Dr. Mike Anderson is director of science and adaptation at DU Canada headquarters at Oak Hammock Marsh, Manitoba.
The distribution of breeding ducks across North America varies considerably on an annual basis. The habitats the birds use are highly dynamic, and their breeding numbers, distribution, and production follow suit. The proportion of breeding ducks in the Prairie Pothole Region (PPR) during the past two decades has ranged from 45 percent in 1991 to 67 percent in 1997. Dramatic shifts in duck distribution also occur from year to year within the PPR in response to changing wetland conditions. In 2009, a record 34 percent of all surveyed ducks were tallied in the U.S. portion of the PPR. Wetland habitats improved dramatically in the Great Plains states this spring following several relatively dry years, and the ducks responded accordingly.

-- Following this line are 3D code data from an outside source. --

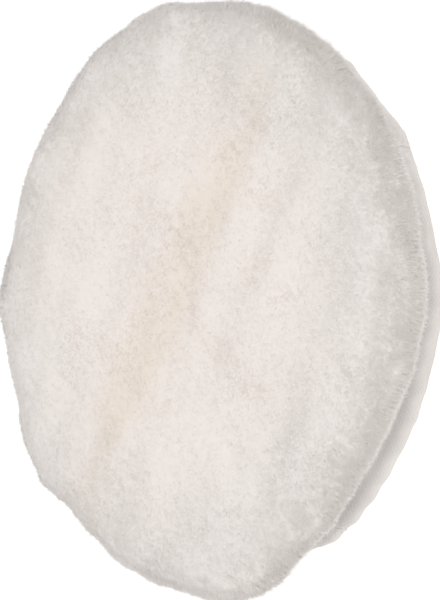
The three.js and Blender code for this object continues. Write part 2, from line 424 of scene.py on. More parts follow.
def sueded_sheepskin(settings):
    """Tanned sheepskin, its flesh side sueded: a short nap, mottled where it lies one way or the other."""
    material, tree, shader = new_material(
        "sheepskin_sueded", {"Sheen Weight": 0.3, "Sheen Roughness": 0.5, "IOR": 1.5}
    )
    place = add_node(tree, "ShaderNodeTexCoord").outputs["Object"]
    blotches = add_node(
        tree,
        "ShaderNodeTexNoise",
        {"Scale": scale_for(14), "Detail": 5.0, "Roughness": 0.65},
        {"Vector": place},
    )
    colour = add_node(
        tree,
        "ShaderNodeMix",
        {"data_type": "RGBA", 6: settings.hide_dark_colour, 7: settings.hide_colour},
        {0: blotches.outputs["Fac"]},
    )
    # the nap's fibres lie in tufts about 0.6 mm across
    nap = add_node(tree, "ShaderNodeTexNoise", {"Scale": scale_for(0.6), "Detail": 3.0}, {"Vector": place})
    bump = add_node(
        tree, "ShaderNodeBump", {"Strength": 0.5, "Distance": 0.0002}, {"Height": nap.outputs["Fac"]}
    )
    dullness = add_node(
        tree, "ShaderNodeMapRange", {"To Min": 0.8, "To Max": 0.95}, {"Value": blotches.outputs["Fac"]}
    )
    tree.links.new(colour.outputs[2], shader.inputs["Base Color"])
    tree.links.new(dullness.outputs[0], shader.inputs["Roughness"])
    tree.links.new(bump.outputs["Normal"], shader.inputs["Normal"])
    return material


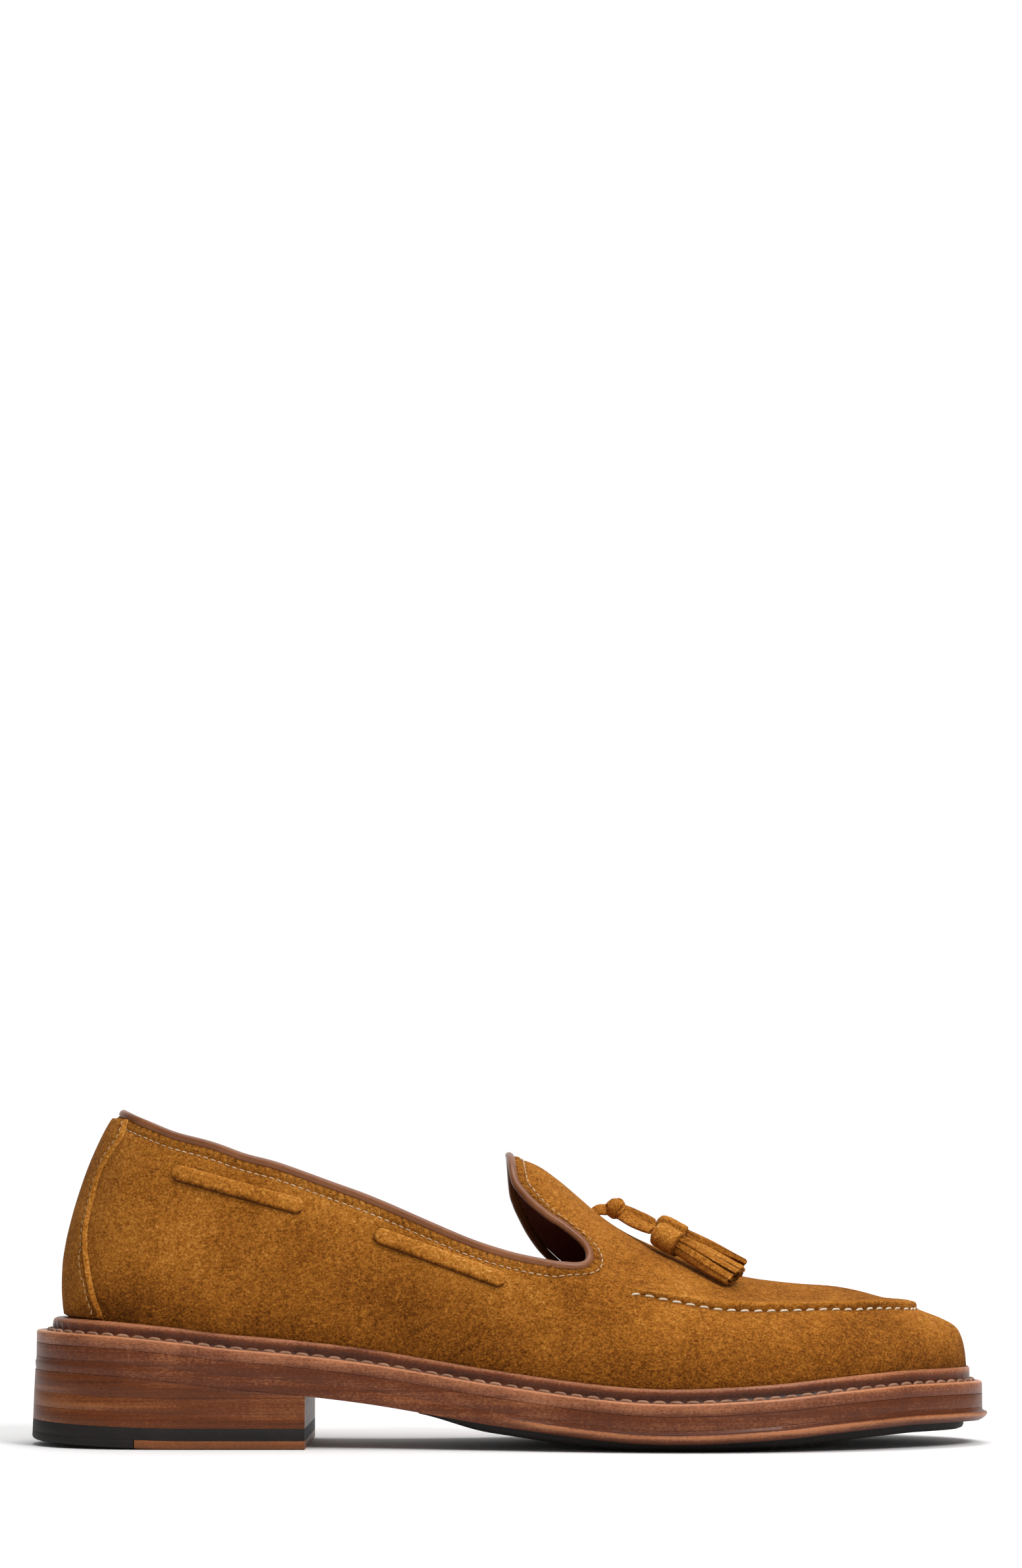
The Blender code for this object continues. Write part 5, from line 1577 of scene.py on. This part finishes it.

In other years, when water is more abundant in the Canadian PPR, a greater proportion of ducks settle in this region. And when both the U.S. and Canadian prairies are dry, as they were during the late 1980s and early 1990s, wetlands in the boreal forest and Arctic play an especially important role in sustaining duck populations. That's why a continental perspective is required when planning and delivering habitat conservation for waterfowl.